Halving Downtime Costs for Mission Critical Apps
Synopsis: The Wikibon research entitled “Halving Downtime Costs for Mission Critical Apps” shows that traditional backup and recovery systems (which are mainly storage-based), and the processes / in-house automation round them, are very complex and error prone, especially for database recovery. Wikibon recommends setting a policy that all new application projects should adopt application-led backup and recovery processes. Existing applications should migrate to an application-led backup and recovery architecture over time.

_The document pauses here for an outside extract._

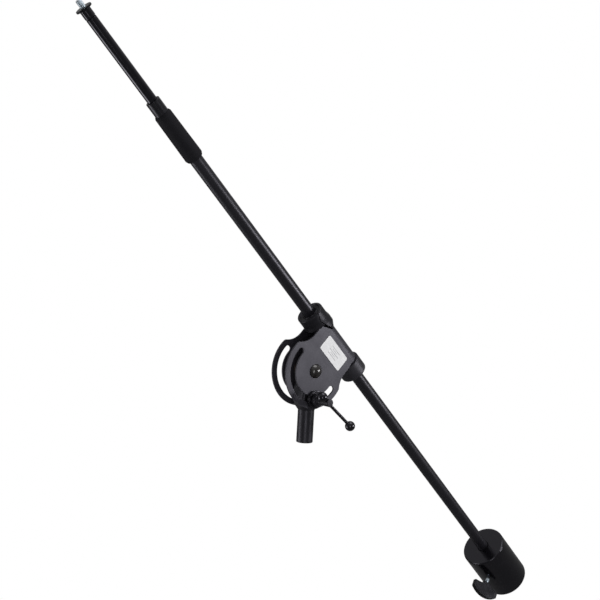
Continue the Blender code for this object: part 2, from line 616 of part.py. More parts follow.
def make_weight(frame, screw_frame, paint, zinc, knob, brass):
    weight = turned("counterweight", ring_profile(WEIGHT_BORE, WEIGHT_RADIUS, WEIGHT_HEAD, WEIGHT_TAIL,
                                                  WEIGHT_CHAMFER), paint, frame, ROUND_LARGE)
    outward = Matrix.Rotation(WEIGHT_SCREW_ANGLE, 3, "Z") @ Matrix.Rotation(math.radians(90), 3, "Y")
    bore = WEIGHT_SCREW_RADIUS + GAP
    cut(weight, spun([(0, 5), (bore, 5), (bore, WEIGHT_RADIUS + 5), (0, WEIGHT_RADIUS + 5)], ROUND_SMALL),
        paint, outward, (0, 0, WEIGHT_SCREW_PLACE))
    pad_end = 14.0
    pad_start = TUBE_RADIUS + GAP
    pad_radius = WEIGHT_SCREW_RADIUS - 0.2
    turned("weight_pad", [(0, pad_start), (pad_radius, pad_start), (pad_radius, pad_end), (0, pad_end)],
           brass, screw_frame, ROUND_SMALL)
    screw_end = WING_START + 8
    turned("weight_screw", [(0, pad_end + GAP), (WEIGHT_SCREW_RADIUS, pad_end + GAP),
                            (WEIGHT_SCREW_RADIUS, screw_end), (0, screw_end)], zinc, screw_frame, ROUND_SMALL)
    upright = Matrix.Rotation(WING_TURN, 3, "Z") @ Matrix.Rotation(math.radians(90), 3, "X")
    flat = prism(wing_outline(), -WING_HALF_THICKNESS, WING_HALF_THICKNESS)
    bmesh.ops.transform(flat, matrix=upright.to_4x4(), verts=flat.verts)
    wing = add_object("weight_wing_knob", flat, knob, screw_frame)
    join(wing, spun([(0, WING_BOSS_START), (WING_BOSS_RADIUS - 0.8, WING_BOSS_START),
                     (WING_BOSS_RADIUS, WING_BOSS_START + 0.8), (WING_BOSS_RADIUS, screw_end + 2),
                     (WING_BOSS_RADIUS - 3, screw_end + 5), (0, screw_end + 5)], ROUND_SMALL), knob)
    cut(wing, spun([(0, WING_BOSS_START - 5), (bore, WING_BOSS_START - 5), (bore, screw_end + GAP),
                    (0, screw_end + GAP)], ROUND_SMALL), knob)


def main():
    clear_scene()
    steel = material("zinc_plated_steel", (0.42, 0.45, 0.48), 0.35, 1.0)
    zinc = material("bright_screw_zinc", (0.55, 0.60, 0.64), 0.25, 1.0)
    black = material("gloss_black_steel", (0.012, 0.012, 0.014), 0.18)
    satin = material("satin_black_paint", (0.020, 0.020, 0.023), 0.38)
    tube_paint = material("tube_black_paint", (0.016, 0.016, 0.018), 0.30)
    inner_paint = material("gloss_black_tube", (0.012, 0.012, 0.013), 0.20)
    rubber = material("black_rubber", (0.018, 0.018, 0.020), 0.75)
    plastic = material("black_moulded_plastic", (0.018, 0.018, 0.020), 0.50)
    nylon = material("white_nylon", (0.70, 0.70, 0.66), 0.55)
    fibre = material("brown_fibre", (0.20, 0.12, 0.07), 0.80)
    bronze = material("bronze", (0.45, 0.28, 0.12), 0.35, 1.0)
    paper = material("white_label", (0.80, 0.80, 0.80), 0.55)
    iron = material("black_painted_iron", (0.014, 0.014, 0.015), 0.35)

    along_boom = (0, math.radians(90) + BOOM_TILT, 0)
    out_of_front = (math.radians(90), 0, 0)
    pivot = frame_at("tilt_axis", (0, 0, PIVOT_HEIGHT), along_boom)
    boom = frame_at("boom_axis", (-BOOM_OFFSET, 0, 0), (0, 0, 0), pivot)
    pivot_front = frame_at("pivot_front", (0, 0, PIVOT_HEIGHT), out_of_front)
    lock = frame_at("lock_axis", (0, 0, PIVOT_HEIGHT - SLOT_RADIUS), out_of_front)
    bar = frame_at("bar_axis", (0, 0, BAR_HEIGHT), (0, math.radians(90), BAR_ANGLE), lock)
    weight_screw = frame_at("weight_screw_axis", (0, 0, WEIGHT_SCREW_PLACE),
                            (0, math.radians(90), WEIGHT_SCREW_ANGLE), boom)

    make_stem(satin)
    make_pivot(pivot_front, steel, black, fibre, bronze)
    make_lock(lock, bar, steel, black)
    make_saddle(pivot, satin)
    make_label(pivot, paper)
    make_liner(boom, plastic, nylon)
    make_boom(boom, tube_paint, inner_paint, rubber, plastic, nylon, zinc, black)
    make_weight(boom, weight_screw, iron, zinc, plastic, bronze)


main()
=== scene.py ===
"""Swivel arm, dressed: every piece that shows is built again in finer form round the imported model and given
its own finish. Lengths are in metres, and each piece is made in the frame of the axis it is turned on and
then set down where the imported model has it.
"""

import json
import math

import bmesh
import bpy
from bpy.props import FloatProperty, FloatVectorProperty, IntProperty, PointerProperty
from mathutils import Matrix, Vector
from mathutils.geometry import tessellate_polygon


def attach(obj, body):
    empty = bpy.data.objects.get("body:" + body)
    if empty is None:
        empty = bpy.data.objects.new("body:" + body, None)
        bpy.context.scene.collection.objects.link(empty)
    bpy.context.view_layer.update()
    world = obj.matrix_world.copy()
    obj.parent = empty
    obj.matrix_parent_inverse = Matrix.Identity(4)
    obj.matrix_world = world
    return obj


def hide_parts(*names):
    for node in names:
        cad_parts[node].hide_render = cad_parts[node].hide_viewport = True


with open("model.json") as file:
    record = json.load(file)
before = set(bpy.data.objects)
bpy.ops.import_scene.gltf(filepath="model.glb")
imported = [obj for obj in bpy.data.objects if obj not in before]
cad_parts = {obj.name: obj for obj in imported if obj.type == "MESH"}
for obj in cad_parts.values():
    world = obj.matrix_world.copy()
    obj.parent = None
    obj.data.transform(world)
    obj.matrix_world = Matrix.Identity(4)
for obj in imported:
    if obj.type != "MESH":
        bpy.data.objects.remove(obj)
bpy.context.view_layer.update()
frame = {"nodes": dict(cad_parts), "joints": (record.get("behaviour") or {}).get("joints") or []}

bl_info = {
    "name": "Swivel arm",
    "version": (1, 0, 0),
    "blender": (4, 5, 0),
    "location": "3D View > Sidebar > Swivel arm",
    "description": "Builds the pieces, finishes and stage of a counterweighted swivel arm",
    "category": "Add Mesh",
}


def joint(name):
    return next(item for item in frame["joints"] if item["name"] == name)


def axis_frame(origin, along, across):
    """A frame at a point whose Z runs along an axis and whose X leans to the given side."""
    z = Vector(along).normalized()
    x = Vector(across) - z * z.dot(Vector(across))
    x.normalize()
    made = Matrix((x, z.cross(x), z)).transposed().to_4x4()
    made.translation = origin
    return made


PIVOT = Vector(joint("tilt")["pos_m"])
BOOM_PLACE = Vector(joint("boom_turn")["pos_m"])
BOOM_AXIS = Vector(joint("boom_turn")["axis"]).normalized()
LOCK_PLACE = Vector(joint("lever_turn")["pos_m"])
WING_PLACE = Vector(joint("wing_turn")["pos_m"])

BOOM = axis_frame(BOOM_PLACE, BOOM_AXIS, PIVOT - BOOM_PLACE)
TILT = axis_frame(PIVOT, BOOM_AXIS, PIVOT - BOOM_PLACE)
PIVOT_FRONT = axis_frame(PIVOT, (0, -1, 0), (1, 0, 0))
LOCK = axis_frame((LOCK_PLACE.x, 0, LOCK_PLACE.z), (0, -1, 0), (1, 0, 0))
SCREW = axis_frame(WING_PLACE, joint("wing_turn")["axis"], -BOOM_AXIS)
UPRIGHT = Matrix.Rotation(math.pi / 2, 4, "X")
FLIPPED = Matrix.Rotation(math.pi, 4, "X")
BOOM_OFFSET = (BOOM_PLACE - PIVOT).length
SLOT_RADIUS = PIVOT.z - LOCK_PLACE.z
GAP = 0.0003
ON_AXIS = 1e-7
WHITE = (1.0, 1.0, 1.0, 1.0)
COOL = (0.89, 0.87, 1.0, 1.0)
NOISE_LOW, NOISE_HIGH = 0.3, 0.7
FINISH = {}
TREES = {}


def size(name, about, value):
    return FloatProperty(name=name, description=about, default=value, unit="LENGTH", precision=5)


def angle(name, about, degrees):
    return FloatProperty(name=name, description=about, default=math.radians(degrees), unit="ROTATION")


def share(name, about, value):
    return FloatProperty(name=name, description=about, default=value, min=0, max=1, subtype="FACTOR")


def colour(name, about, value):
    return FloatVectorProperty(name=name, description=about, default=value, subtype="COLOR", min=0, max=1)


class StemSizes(bpy.types.PropertyGroup):
    spigot_radius: size("Spigot radius", "Half of the 28.6 mm spigot", 0.0143)
    spigot_height: size("Spigot height", "Where the round spigot starts to widen", 0.0565)
    lug_base: size("Lug base", "Where the lug has its full width", 0.0755)
    lug_half_width: size("Lug half width", "At its base", 0.0215)
    lug_top_radius: size("Lug top radius", "Round the pivot", 0.0190)
    lug_half_depth: size("Lug half depth", "From the middle to the cheek", 0.0167)
    lug_corner: size("Lug corner", "Radius of the lug's edges", 0.0050)
    disc_radius: size("Friction disc radius", "The recess is a little larger", 0.0170)
    dome_radius: size("Pivot dome radius", "Head of the pivot bolt", 0.0121)
    dome_height: size("Pivot dome height", "Head of the pivot bolt", 0.0074)
    dome_skirt: size("Pivot dome skirt", "Straight foot of the pivot bolt's head", 0.0005)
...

We believe database applications and file-system suppliers will develop specialized and more integrated (i.e. end-to-end) data protection solutions. Cloud service providers such as AWS and Microsoft Azure are also investing in end-to-end architectures. Wikibon believe that application-led end-to-end architectures for backup and recovery are a prerequisite for digital transformation projects.
Hardening Data-in-Flight Reduces IT Disasters
Synopsis: The Wikibon research entitled “Hardening Data-in-Flight Reduces IT Disasters” shows the cost of downtime due to data loss and unplanned outages at Global 2000 companies ranges from 5-8% of revenue. Digital initiatives and the increasing value and importance of data elevates the imperative to address data loss. Organizations should especially focus on vulnerabilities in mission critical systems with a specific emphasis on eliminating the loss of data in-flight. Doing so can cut the cost of downtime in half over a four-year period.
This research also discusses how zero loss of data-in-flight leads to certainty of data integrity. This in turn can lead to simplified recovery and significantly reduces the chances of disasters.
Appendix A in this research give some detailed analysis on the probability of IT disasters.